## Goal
Extract each line bearing the word "that".
▬▬▬▬▬▬
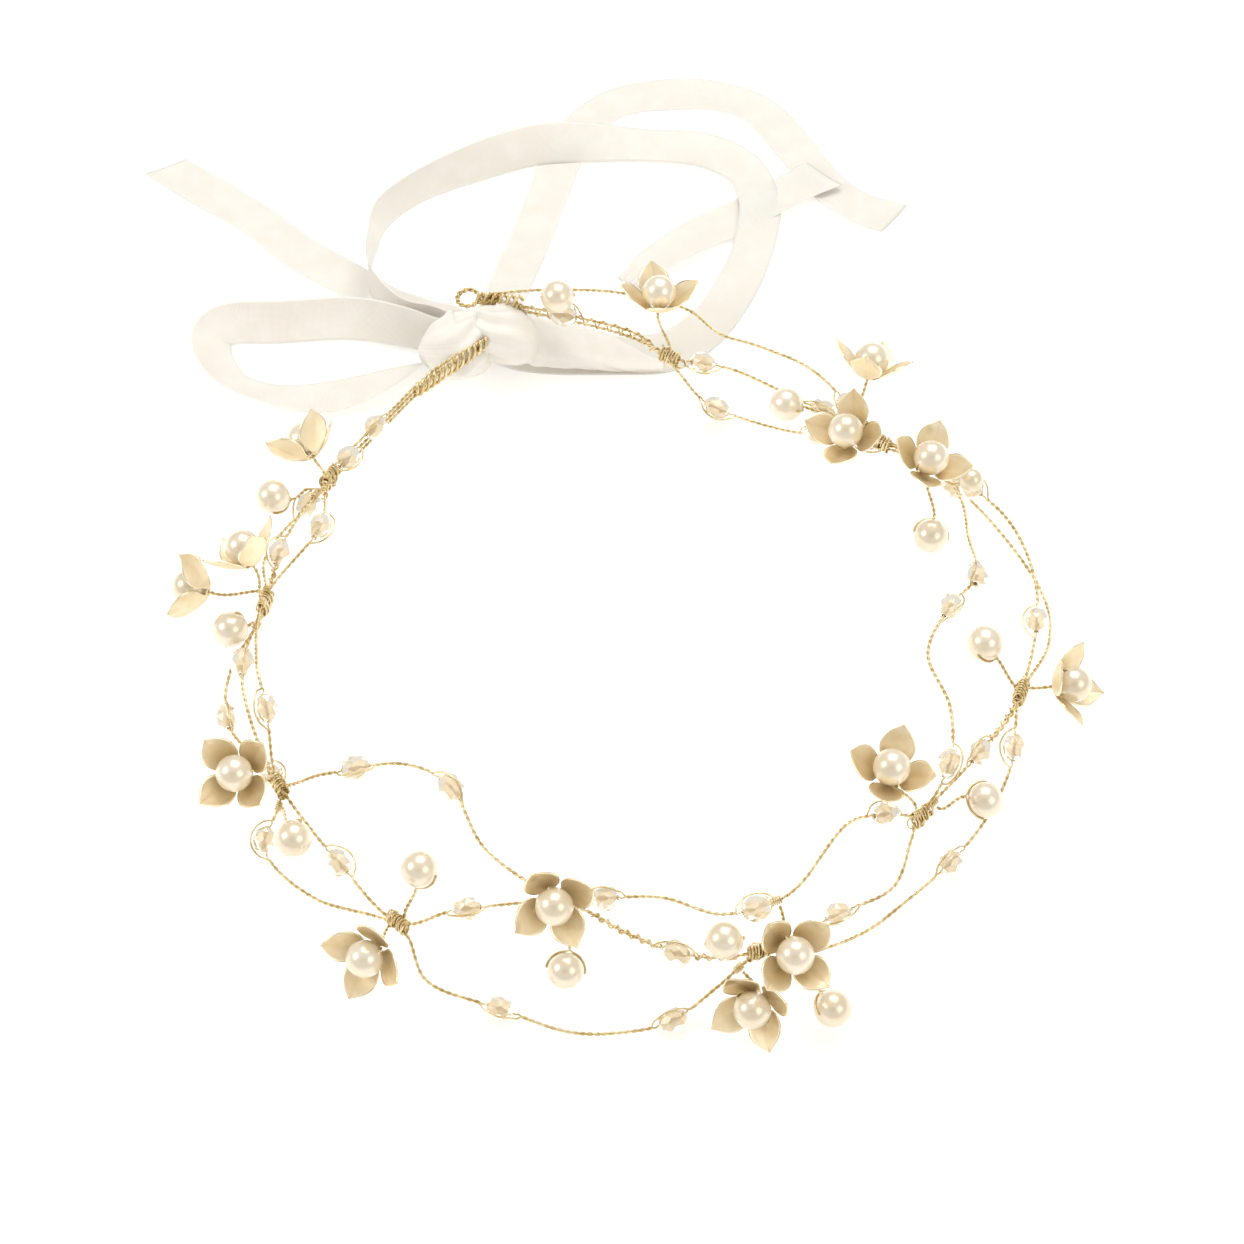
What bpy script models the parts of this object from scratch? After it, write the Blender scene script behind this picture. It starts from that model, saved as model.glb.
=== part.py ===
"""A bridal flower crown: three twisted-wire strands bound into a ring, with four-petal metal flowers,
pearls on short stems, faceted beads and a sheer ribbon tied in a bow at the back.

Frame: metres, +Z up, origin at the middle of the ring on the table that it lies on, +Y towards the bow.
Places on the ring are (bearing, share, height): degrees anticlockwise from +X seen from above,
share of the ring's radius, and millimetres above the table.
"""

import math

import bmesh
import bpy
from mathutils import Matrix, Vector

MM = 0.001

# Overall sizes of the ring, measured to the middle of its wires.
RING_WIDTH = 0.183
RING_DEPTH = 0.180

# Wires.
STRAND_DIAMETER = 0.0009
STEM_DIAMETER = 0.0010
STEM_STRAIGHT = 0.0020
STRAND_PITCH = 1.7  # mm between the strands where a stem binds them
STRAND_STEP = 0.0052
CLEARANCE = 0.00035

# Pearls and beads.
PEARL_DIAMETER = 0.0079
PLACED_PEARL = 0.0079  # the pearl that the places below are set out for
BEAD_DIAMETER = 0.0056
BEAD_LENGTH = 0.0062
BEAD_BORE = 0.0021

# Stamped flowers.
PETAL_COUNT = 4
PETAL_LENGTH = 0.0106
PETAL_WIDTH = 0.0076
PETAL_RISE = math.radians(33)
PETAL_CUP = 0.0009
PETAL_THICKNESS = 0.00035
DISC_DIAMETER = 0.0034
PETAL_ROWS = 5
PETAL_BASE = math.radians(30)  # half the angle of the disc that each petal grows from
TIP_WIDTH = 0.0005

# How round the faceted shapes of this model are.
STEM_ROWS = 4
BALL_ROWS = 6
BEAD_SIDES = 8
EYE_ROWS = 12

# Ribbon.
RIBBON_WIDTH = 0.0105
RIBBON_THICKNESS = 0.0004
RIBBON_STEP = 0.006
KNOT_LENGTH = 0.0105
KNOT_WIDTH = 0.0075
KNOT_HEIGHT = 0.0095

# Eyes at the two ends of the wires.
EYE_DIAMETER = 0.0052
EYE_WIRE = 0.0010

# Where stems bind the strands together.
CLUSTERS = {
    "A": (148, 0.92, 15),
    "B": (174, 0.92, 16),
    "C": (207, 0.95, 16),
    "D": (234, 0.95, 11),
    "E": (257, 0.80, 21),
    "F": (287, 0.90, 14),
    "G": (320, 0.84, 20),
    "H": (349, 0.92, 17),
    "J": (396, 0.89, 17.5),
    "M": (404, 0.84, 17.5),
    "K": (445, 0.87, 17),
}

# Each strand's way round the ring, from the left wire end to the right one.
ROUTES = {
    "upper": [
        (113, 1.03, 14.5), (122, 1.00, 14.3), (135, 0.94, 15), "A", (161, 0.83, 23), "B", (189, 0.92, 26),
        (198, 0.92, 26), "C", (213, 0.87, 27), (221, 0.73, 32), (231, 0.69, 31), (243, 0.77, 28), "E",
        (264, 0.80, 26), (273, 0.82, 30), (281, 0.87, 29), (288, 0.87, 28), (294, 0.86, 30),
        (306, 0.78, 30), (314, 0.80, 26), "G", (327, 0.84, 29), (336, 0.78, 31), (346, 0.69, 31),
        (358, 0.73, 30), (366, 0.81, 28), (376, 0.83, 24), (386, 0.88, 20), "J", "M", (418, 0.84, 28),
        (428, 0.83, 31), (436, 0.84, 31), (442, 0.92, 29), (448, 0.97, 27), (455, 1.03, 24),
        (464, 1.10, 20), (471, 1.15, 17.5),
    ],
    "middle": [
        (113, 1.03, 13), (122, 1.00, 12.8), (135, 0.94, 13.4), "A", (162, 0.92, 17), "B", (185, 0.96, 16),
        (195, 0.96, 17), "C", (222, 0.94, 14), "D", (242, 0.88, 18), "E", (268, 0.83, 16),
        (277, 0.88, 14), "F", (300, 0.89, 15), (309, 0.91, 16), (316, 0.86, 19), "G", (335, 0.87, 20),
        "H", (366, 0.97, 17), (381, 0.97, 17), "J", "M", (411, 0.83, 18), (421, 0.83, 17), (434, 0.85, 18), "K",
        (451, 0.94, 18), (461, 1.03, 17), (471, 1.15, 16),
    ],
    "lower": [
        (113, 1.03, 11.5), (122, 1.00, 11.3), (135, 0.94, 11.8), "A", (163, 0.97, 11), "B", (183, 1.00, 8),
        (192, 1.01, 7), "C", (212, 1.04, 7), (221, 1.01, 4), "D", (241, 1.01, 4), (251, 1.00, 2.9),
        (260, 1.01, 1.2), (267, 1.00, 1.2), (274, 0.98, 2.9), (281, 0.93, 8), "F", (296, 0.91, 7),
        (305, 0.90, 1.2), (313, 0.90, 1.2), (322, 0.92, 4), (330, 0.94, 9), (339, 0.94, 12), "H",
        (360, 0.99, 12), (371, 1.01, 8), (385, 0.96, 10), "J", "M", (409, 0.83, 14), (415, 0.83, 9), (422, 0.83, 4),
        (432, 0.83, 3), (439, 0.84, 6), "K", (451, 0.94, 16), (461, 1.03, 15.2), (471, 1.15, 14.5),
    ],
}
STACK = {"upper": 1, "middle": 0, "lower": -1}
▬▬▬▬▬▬
## Response for this exercise
What bpy script models the parts of this object from scratch? After it, write the Blender scene script behind this picture. It starts from that model, saved as model.glb.
Frame: metres, +Z up, origin at the middle of the ring on the table that it lies on, +Y towards the bow.
PLACED_PEARL = 0.0079  # the pearl that the places below are set out for
PETAL_BASE = math.radians(30)  # half the angle of the disc that each petal grows from